What you should do:
Only a number is required: how many lines of the material contain the word "parts"?

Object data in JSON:
========

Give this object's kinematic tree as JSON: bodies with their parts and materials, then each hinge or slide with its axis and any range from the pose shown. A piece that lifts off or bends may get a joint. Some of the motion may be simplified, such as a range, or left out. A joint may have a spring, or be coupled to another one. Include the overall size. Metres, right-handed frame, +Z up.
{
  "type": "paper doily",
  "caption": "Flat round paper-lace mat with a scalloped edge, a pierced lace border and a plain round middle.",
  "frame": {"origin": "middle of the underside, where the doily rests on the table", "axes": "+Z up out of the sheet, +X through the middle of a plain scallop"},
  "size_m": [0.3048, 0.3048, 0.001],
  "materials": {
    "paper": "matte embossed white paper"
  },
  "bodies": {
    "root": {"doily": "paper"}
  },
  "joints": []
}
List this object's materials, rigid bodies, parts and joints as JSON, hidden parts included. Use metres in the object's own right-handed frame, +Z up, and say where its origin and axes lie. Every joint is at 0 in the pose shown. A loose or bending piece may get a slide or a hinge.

========

Solution for this task:
2